Dans le grand effort pour doter Milan des églises dont la ville avait besoin, Montini confia une tâche stratégique au Comité des nouvelles églises. Il avait nommé président de ce Comité Enrico Mattei qui, précisément ces années-là, était en train de construire à San Donato, aux portes de Milan, le quartier général de l’ENI. Quand, en 1962, Mattei mourut dans des circonstances tragiques et encore mystérieuses, Montini prit la présidence du Comité et appela Ignazio Gardella, autre grand nom de l’architecture milanaise, pour faire le projet de l’église “du village” de San Donato. En dédiant l’église à saint Éric [Enrico], Montini voulut rendre un hommage à Mattei.
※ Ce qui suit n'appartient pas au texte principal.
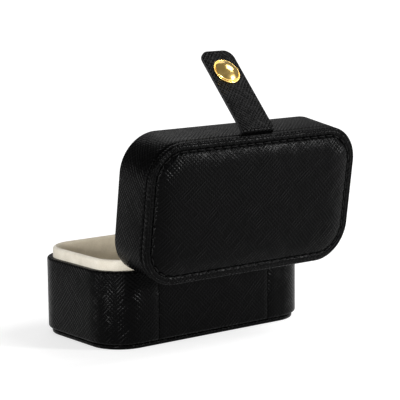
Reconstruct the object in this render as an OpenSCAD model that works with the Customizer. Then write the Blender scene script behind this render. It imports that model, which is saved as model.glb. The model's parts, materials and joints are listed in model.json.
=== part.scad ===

Comme pour une véritable église de village, Gardella conçut un édifice à une nef d’une simplicité extrême. L’église a la forme d’une grande hutte protégée par un toit bas en forte saillie. Les murs de ciment armé sont ornés d’un simple motif décoratif linéaire de pierre blanche qui, à l’extérieur comme à l’intérieur, court sur tout le pourtour de l’église. Et, à l’intérieur, la lumière pleut d’en haut, de deux fenêtres contigües, qui assurent harmonie, rythme et légèreté.
Le 23 mai 1963, Montini assistait à l’énième cérémonie de pose de la première pierre pour une nouvelle église, celle de San Gregorio Barbarigo à La Barona. Ce fut la dernière car, quelques semaines plus tard, le 21 juin, il fut élu Pape. Nous sommes ici, dit-il, «émus par la chance qui nous est donnée d’offrir à notre ville un temple nouveau, de créer en son sein, à l’intérieur de ses limites, la famille spirituelle d’un peuple bon».